# New Mod everyone will think is chill



## NismoB14 (Nov 1, 2002)

ok, instead of going out and buying nis knacks stealth corners, you can use the same principal as the projector headlight painting. this mod works best with clear corners. 
1. take the little beasts of
2. put them in the oven for about 15 mins @ 200 degrees
3. pull them apart just like you would with the projectors.
4.take mineral oil(or steel wool works a lot faster) and rub off all the chrome.
5. underneath the chrome is black, you dont even have to paint them.
6. put the razzmattazz back in the oven for about 5 mins @ 200 degrees
7. pull it out and smash that shit back together and you got yourself some black turn signals.
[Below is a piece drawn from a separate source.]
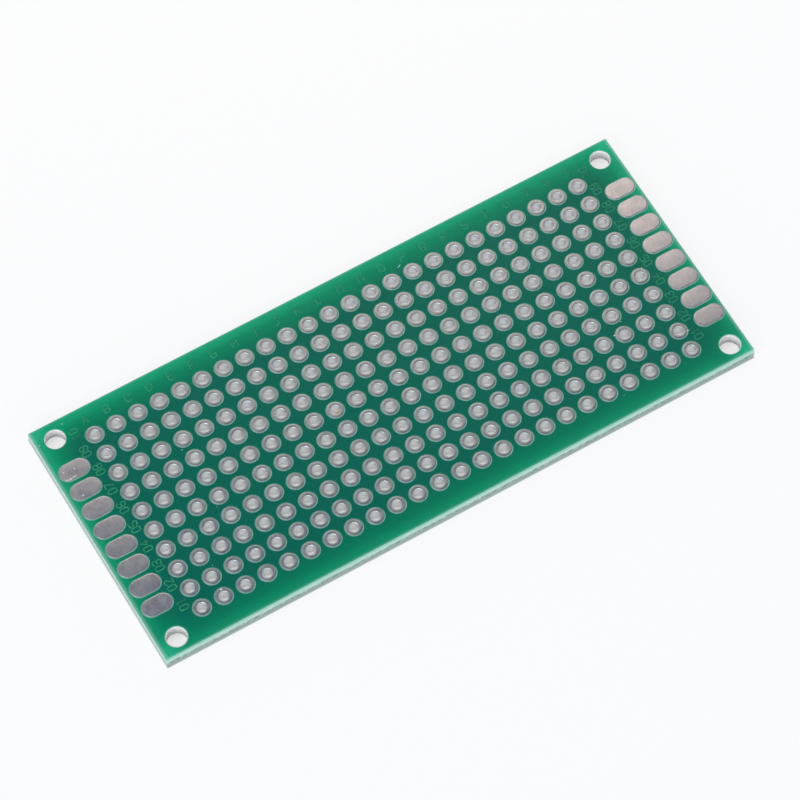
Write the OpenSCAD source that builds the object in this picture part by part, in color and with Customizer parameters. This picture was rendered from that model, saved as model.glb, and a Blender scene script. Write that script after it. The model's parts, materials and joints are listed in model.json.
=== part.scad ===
// Double-sided prototyping board: a glass-fibre laminate drilled on a 2.54 mm grid, each hole
// plated through and tinned, with solid oval pads at both ends and a mounting hole in each corner.
// The origin is at the centre of the outline on the plane that the underside pads rest on.
// X runs along the long side, Y towards the row of column letters, Z up. Millimetres.

/* [Board] */
// Length of the board, between its two sawn ends
board_length = 70; // [69.4:0.1:100]
// Width of the board, across the broken webs of its scored long edges
board_width = 30; // [28:0.1:60]
// Thickness of the bare laminate
laminate_thickness = 1.53; // [0.8:0.01:2.4]

/* [Scored long edges] */
// Depth of the V score, from each face of the laminate
score_depth = 0.55; // [0.2:0.01:0.7]
// Included angle of the scoring cutter, in degrees
score_angle = 34; // [20:1:45]

/* [Hole grid] */
// Distance between neighbouring holes, along X and along Y
pitch = 2.54; // [2.4:0.01:2.56]
// Finished bore of a plated hole
bore_diameter = 1.0; // [0.7:0.01:1.15]
// Thickness of copper and tin on the wall of a drilled hole
plating_thickness = 0.05; // [0.02:0.005:0.1]
// How far the drilled pattern lies right of the outline's centre
registration_x = 0.13; // [-0.2:0.01:0.2]
// How far the drilled pattern lies beyond the outline's centre, towards the letters
registration_y = -0.13; // [-0.2:0.01:0.2]

/* [Pads] */
// Diameter of the round pad at each end of a plated hole
pad_diameter = 1.86; // [1.7:0.01:2.15]
// Thickness of a pad's copper and tin together
pad_height = 0.065; // [0.045:0.001:0.1]
// How far the tin of a round pad falls from its crown, midway along the ring, to its outer edge
crown_fall = 0.03; // [0.01:0.001:0.04]
// Radius of the tin where an oval pad's face turns down to its outer edge
pad_edge_radius = 0.04; // [0.01:0.001:0.044]
// Radius of the tin where a round pad's face turns into the bore
mouth_radius = 0.09; // [0.03:0.005:0.15]

/* [End pads] */
// Length of an oval end pad, along X
end_pad_length = 3.35; // [2.4:0.01:3.6]
// Width of an oval end pad, along Y
end_pad_width = 2.0; // [1.6:0.01:2.15]
// Bare margin between an oval pad's outer end and the end of the board
end_pad_margin = 0.34; // [0.3:0.01:0.4]

/* [Mounting holes] */
// Diameter of a mounting hole, for an M2 screw
mount_hole_diameter = 2.2; // [1.6:0.01:2.4]
// Distance of a mounting hole's axis from the end of the board
mount_inset_x = 2.0; // [1.7:0.01:3]
// Distance of a mounting hole's axis from the long edge
mount_inset_y = 2.0; // [1.9:0.01:2.2]

/* [Solder mask] */
// Thickness of the green solder mask on each face
mask_thickness = 0.03; // [0.015:0.001:0.04]
// Bare laminate left round a pad or a mounting hole, between it and the mask
mask_clearance = 0.055; // [0.02:0.005:0.08]

/* [Hidden] */
// One letter for each column, left to right, and one number for each row, bottom to top
COLUMNS = "abcdefghijklmnopqrstuvwx";
ROWS = [for (k = [1 : 10]) k];
END_PAD_ROWS = [for (k = ROWS) if (k > ROWS[0] && k < len(ROWS)) k];
SIDES = ["left", "right"];
FACES = ["top", "bottom"];

function column_node(letter) = str("hole_plating_column_", letter);
function end_pad_node(side, face, k) = str("end_pad_", side, "_", face, "_", k < 10 ? "0" : "", k);

// Facets of a drilled hole and of a small rounding
$fn = 48;
// How far a cutter runs past the face that it leaves
overrun = 0.5;

// Heights, from the plane that the underside pads rest on
laminate_bottom = max(pad_height, mask_thickness);
laminate_top = laminate_bottom + laminate_thickness;
mid_height = (laminate_bottom + laminate_top) / 2;

bore_radius = bore_diameter / 2;
drill_radius = bore_radius + plating_thickness;
pad_radius = pad_diameter / 2;
end_pad_radius = end_pad_width / 2;
// The tin's crown: where it stands on the ring, and the radius that falls by crown_fall from there
crown_at = (bore_radius + mouth_radius + pad_radius) / 2;
crown_radius = (pow(pad_radius - crown_at, 2) + pow(crown_fall, 2)) / (2 * crown_fall);
score_slope = tan(score_angle / 2);
face_half_width = board_width / 2 - score_depth * score_slope;

// Centre of a hole of the grid, from its column and row, counted from 0
function column_x(i) = registration_x + (i - (len(COLUMNS) - 1) / 2) * pitch;
function row_y(j) = registration_y + (j - (len(ROWS) - 1) / 2) * pitch;
// Distance of an oval pad's centre from the pattern's centre, along X
end_pad_x = board_length / 2 - end_pad_margin - end_pad_length / 2;

// Children at every hole of the grid
module at_grid_holes() {
    for (i = [0 : len(COLUMNS) - 1], j = [0 : len(ROWS) - 1])
        translate([column_x(i), row_y(j)]) children();
}

// Children at the four mounting holes
module at_mounting_holes() {
    for (x = [-1, 1], y = [-1, 1])
        translate([
            registration_x + x * (board_length / 2 - mount_inset_x),
            registration_y + y * (board_width / 2 - mount_inset_y)
        ]) children();
}

// Children at the oval pads of both ends
module at_end_pads() {
    for (x = [-1, 1], k = END_PAD_ROWS)
        translate([registration_x + x * end_pad_x, row_y(k - 1)]) children();
}

// Children as drawn for the top face, turned over to the underside when the face is "bottom"
module on_face(face) {
    if (face == "top") {
        children();
    } else {
        translate([0, 0, 2 * mid_height]) mirror([0, 0, 1]) children();
    }
}

// A section in Y and Z, drawn as X and Y, run along the whole length of the board
module along_board() {
    rotate([90, 0, 90])
        translate([0, 0, -board_length / 2])
            linear_extrude(board_length) children();
}

// Outline of an oval pad, grown by a margin
module oval(margin = 0) {
    straight = end_pad_length - end_pad_width;
    square([straight, end_pad_width + 2 * margin], center = true);
    for (x = [-1, 1]) translate([x * straight / 2, 0]) circle(end_pad_radius + margin);
}

// The board itself: V scored along both long edges, snapped off at the web, sawn square at the
// ends, and drilled
module laminate() {
    color("#c9cfae") difference() {
        along_board() polygon([
            [-face_half_width, laminate_bottom],
            [face_half_width, laminate_bottom],
            [board_width / 2, laminate_bottom + score_depth],
            [board_width / 2, laminate_top - score_depth],
            [face_half_width, laminate_top],
            [-face_half_width, laminate_top],
            [-board_width / 2, laminate_top - score_depth],
            [-board_width / 2, laminate_bottom + score_depth]
        ]);
        translate([0, 0, laminate_bottom - overrun])
            linear_extrude(laminate_thickness + 2 * overrun) {
                at_grid_holes() circle(drill_radius);
                at_mounting_holes() circle(mount_hole_diameter / 2);
            }
    }
}

// The mask on one face: cut back with the score, and open round each pad and mounting hole
module solder_mask(face) {
    outer_half_width = face_half_width - mask_thickness * score_slope;
    color("#0f7f5b") on_face(face) difference() {
        along_board() polygon([
            [-face_half_width, laminate_top],
            [face_half_width, laminate_top],
            [outer_half_width, laminate_top + mask_thickness],
            [-outer_half_width, laminate_top + mask_thickness]
        ]);
        translate([0, 0, laminate_top - overrun])
            linear_extrude(mask_thickness + 2 * overrun) {
                at_grid_holes() circle(pad_radius + mask_clearance);
                at_mounting_holes() circle(mount_hole_diameter / 2 + mask_clearance);
                at_end_pads() oval(mask_clearance);
            }
    }
}

// What a rounding of this radius takes off a square corner that points right and up
module corner_waste(radius) {
    difference() {
        translate([-radius, -radius]) square(radius + overrun);
        translate([-radius, -radius]) circle(radius);
    }
}

// Half of an oval pad's section, from the laminate up and from its middle out to its edge
module end_pad_section() {
    difference() {
        square([end_pad_radius, pad_height]);
        translate([end_pad_radius, pad_height]) corner_waste(pad_edge_radius);
    }
}

// What the rounded fall of the tin takes off a round pad's square section, beyond its crown
module crown_waste() {
    difference() {
        translate([crown_at, -crown_fall]) square([pad_radius - crown_at + overrun, crown_fall + overrun]);
        translate([crown_at, -crown_radius]) circle(crown_radius);
    }
}

// Section of a plated hole, in radius and height above its middle: a barrel between two pads,
// crowned along the ring and flared at both mouths of the bore
module plated_hole_section() {
    half_barrel = laminate_thickness / 2;
    half_height = half_barrel + pad_height;
    difference() {
        polygon([
            [bore_radius, -half_height],
            [pad_radius, -half_height],
            [pad_radius, -half_barrel],
            [drill_radius, -half_barrel],
            [drill_radius, half_barrel],
            [pad_radius, half_barrel],
            [pad_radius, half_height],
            [bore_radius, half_height]
        ]);
        for (turned = [0, 1]) mirror([0, turned]) {
            translate([0, half_height]) crown_waste();
            translate([bore_radius, half_height]) mirror([1, 0]) corner_waste(mouth_radius);
        }
    }
}

// One plated-through hole: a tinned barrel flared into a round pad on each face
module plated_hole() {
    rotate_extrude() plated_hole_section();
}

// The plated holes of one column, numbered from 0
module plated_column(i) {
    color("#b9b6b8") for (j = [0 : len(ROWS) - 1])
        translate([column_x(i), row_y(j), mid_height]) plated_hole();
}

// One oval pad, lying on the top face
module end_pad(side, face, k) {
    x = side == "left" ? -end_pad_x : end_pad_x;
    straight = end_pad_length - end_pad_width;
    color("#b9b6b8") on_face(face)
        translate([registration_x + x, row_y(k - 1), laminate_top]) {
            translate([-straight / 2, 0]) rotate([0, 0, 90])
                rotate_extrude(angle = 180) end_pad_section();
            translate([straight / 2, 0]) rotate([0, 0, -90])
                rotate_extrude(angle = 180) end_pad_section();
            translate([-straight / 2, 0]) rotate([90, 0, 90]) linear_extrude(straight) {
                end_pad_section();
                mirror([1, 0]) end_pad_section();
            }
        }
}

laminate();
solder_mask("top");  // solder_mask_top
solder_mask("bottom");  // solder_mask_bottom
for (i = [0 : len(COLUMNS) - 1])
    plated_column(i);
for (side = SIDES, face = FACES, k = END_PAD_ROWS)
    end_pad(side, face, k);
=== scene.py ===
"""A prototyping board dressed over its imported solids: tinned holes and pads, green mask, bare edges.

Lengths are in metres, as in the frame, and are worked out from it. MM turns millimetres into metres.
"""

import json
import math
import random

import bpy
import numpy as np
from mathutils import Euler, Matrix, Vector


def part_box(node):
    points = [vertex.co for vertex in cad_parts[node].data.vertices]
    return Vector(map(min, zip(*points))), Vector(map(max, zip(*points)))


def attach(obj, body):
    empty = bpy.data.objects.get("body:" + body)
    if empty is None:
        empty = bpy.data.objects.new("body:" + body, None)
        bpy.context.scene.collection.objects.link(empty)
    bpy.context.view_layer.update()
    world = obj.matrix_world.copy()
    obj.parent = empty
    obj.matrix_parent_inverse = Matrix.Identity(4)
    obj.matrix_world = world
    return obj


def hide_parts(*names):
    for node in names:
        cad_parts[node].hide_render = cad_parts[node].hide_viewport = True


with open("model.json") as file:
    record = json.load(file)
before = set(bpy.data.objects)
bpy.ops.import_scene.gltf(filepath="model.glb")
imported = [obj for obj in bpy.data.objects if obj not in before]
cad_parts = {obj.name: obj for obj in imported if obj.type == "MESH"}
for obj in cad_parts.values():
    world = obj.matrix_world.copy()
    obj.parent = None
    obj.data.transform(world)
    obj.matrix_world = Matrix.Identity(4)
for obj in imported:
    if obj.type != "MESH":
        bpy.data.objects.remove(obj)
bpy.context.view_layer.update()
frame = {"nodes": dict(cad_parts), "record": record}

MM = 0.001
BODY = "root"
rng = random.Random(24)

# Sizes read from the frame

COLUMNS = "abcdefghijklmnopqrstuvwx"
FIRST_END_PAD_ROW, LAST_END_PAD_ROW = 2, 9
ROW_COUNT = 10


def column_node(letter):
    return f"hole_plating_column_{letter}"


def end_pad_node(side, face, row):
    return f"end_pad_{side}_{face}_{row:02d}"


laminate_low, laminate_high = (Vector(c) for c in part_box("laminate"))
mask_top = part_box("solder_mask_top")[1][2]
first_low, first_high = (Vector(c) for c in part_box(column_node(COLUMNS[0])))
last_high = Vector(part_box(column_node(COLUMNS[-1]))[1])

board_length = laminate_high.x - laminate_low.x
board_width = laminate_high.y - laminate_low.y
face_half_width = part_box("solder_mask_top")[1][1]
pad_radius = (first_high.x - first_low.x) / 2
pad_height = first_high.z - laminate_high.z
mid_height = (first_high.z + first_low.z) / 2
half_thickness = (laminate_high.z - laminate_low.z) / 2
pitch = (last_high.x - first_high.x) / (len(COLUMNS) - 1)
grid_centre = Vector(((first_low.x + last_high.x) / 2, (first_low.y + first_high.y) / 2, 0))
mounts = {mount["name"]: mount["dims"] for mount in frame["record"]["mounts"]}
bore_radius = mounts["component_hole_a01"]["r_mm"] * MM
mount_hole_radius = mounts["mounting_holes"]["hole_r_mm"] * MM
mount_spacing = [mounts["mounting_holes"][f"spacing_{axis}_mm"] * MM for axis in "xy"]
end_low, end_high = (Vector(c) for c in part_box(end_pad_node("right", "top", FIRST_END_PAD_ROW)))
end_pad_radius = (end_high.y - end_low.y) / 2
end_pad_straight = end_high.x - end_low.x - 2 * end_pad_radius
end_pad_x = (end_low.x + end_high.x) / 2 - grid_centre.x

# Two sizes of the solids that no box or mount of theirs gives
PLATING_THICKNESS = 0.05 * MM
MASK_CLEARANCE = 0.055 * MM     # bare laminate round a pad or a mounting hole


def column_x(i):
    return grid_centre.x + (i - (len(COLUMNS) - 1) / 2) * pitch


def row_y(j):
    return grid_centre.y + (j - (ROW_COUNT - 1) / 2) * pitch


# Camera, solved from the photograph's hole grid

AZIMUTH = math.radians(-29.155)
ELEVATION = math.radians(62.431)
ROLL = math.radians(-1.21)
CAMERA_DISTANCE = 452.87 * MM
LENS, SENSOR = 196.36, 36.0
AIM_FROM_GRID = Vector((0.013 * MM, -1.175 * MM, 0))


def make_camera():
    data = bpy.data.cameras.new("camera")
    data.lens, data.sensor_width = LENS, SENSOR
    data.clip_start, data.clip_end = 0.01, 20
    camera = bpy.data.objects.new("camera", data)
    bpy.context.collection.objects.link(camera)
    aim = grid_centre + AIM_FROM_GRID + Vector((0, 0, first_high.z))
    back = Vector((
        math.sin(AZIMUTH) * math.cos(ELEVATION),
        -math.cos(AZIMUTH) * math.cos(ELEVATION),
        math.sin(ELEVATION),
    ))
    camera.location = aim + back * CAMERA_DISTANCE
    turned = Euler((math.pi / 2 - ELEVATION, 0, AZIMUTH)).to_matrix() @ Euler((0, 0, ROLL)).to_matrix()
    camera.rotation_euler = turned.to_euler()
    bpy.context.scene.camera = camera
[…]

I'll try post a pic up in a few days. i painted my halos and did this little mod and it looks hella chill. (Especially if you put leave the amber bulbs in the turn signals, a little JDM touch) late
let me know if anybody wants "extra" help or if you've already done this mod.


----------



## Equivocal (Sep 6, 2002)

SO you painted your projectors black and just left your corners the black thats beneath the chrome? How well does that match up?


----------



## G_Funk013 (Jul 9, 2002)

This sounds pretty good. I might try this when I get some clear corners. Would this work with the stock lights?


----------



## NismoB14 (Nov 1, 2002)

perfect match, i guess you will just have to try it out and see for yourself


----------



## MP2050 (May 1, 2002)

yeah this is what IM planning to do since the Nis-Knacks is'nt available any more....post pics so we can see..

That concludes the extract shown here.